Along the same line of thought, without the need for CD manufacturing and distribution, the need for a label further diminishes.  An artist and a capable management team can hire the appropriate digital distribution company, marketing company and PR company and achieve the same gains as a label without the cost of losing ownership of the artist’s music and a lousy royalty split. 

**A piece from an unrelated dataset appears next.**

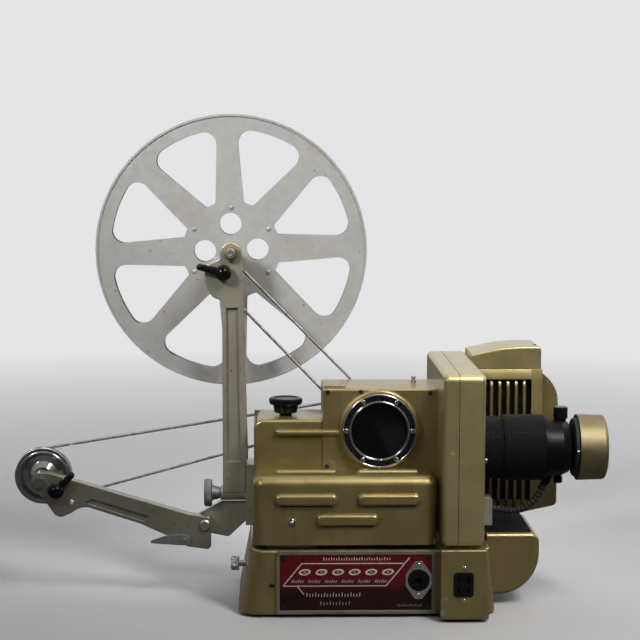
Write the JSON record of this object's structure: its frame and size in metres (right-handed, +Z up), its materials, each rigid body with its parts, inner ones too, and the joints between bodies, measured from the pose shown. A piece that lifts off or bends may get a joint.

Energy plus New Beyonce Single...Sweet.

Energy and New Beyonce Single...Sweet

  

So my predictions for 2009 are that we will see even more innovative and creative ways to get music to the public.  CD sales will decline even more and digital downloads (singles, albums, ringtones, videos) will continue to increase.  Music will come in packaged deals for other products people are still buying:  dvd movies, beverage sales (think energy drinks), computer and video games, sneakers, bikes, and more will include exclusive tracks of musicians who are truly on top of their game.  Labels will continue to die or at least slip further into a darkening coma.  The independent do-it-yourself artist will continue to make great strides getting her music to more people.  Bottom line, more music will be available to more people via new and exciting mechanisms.  Should be fun.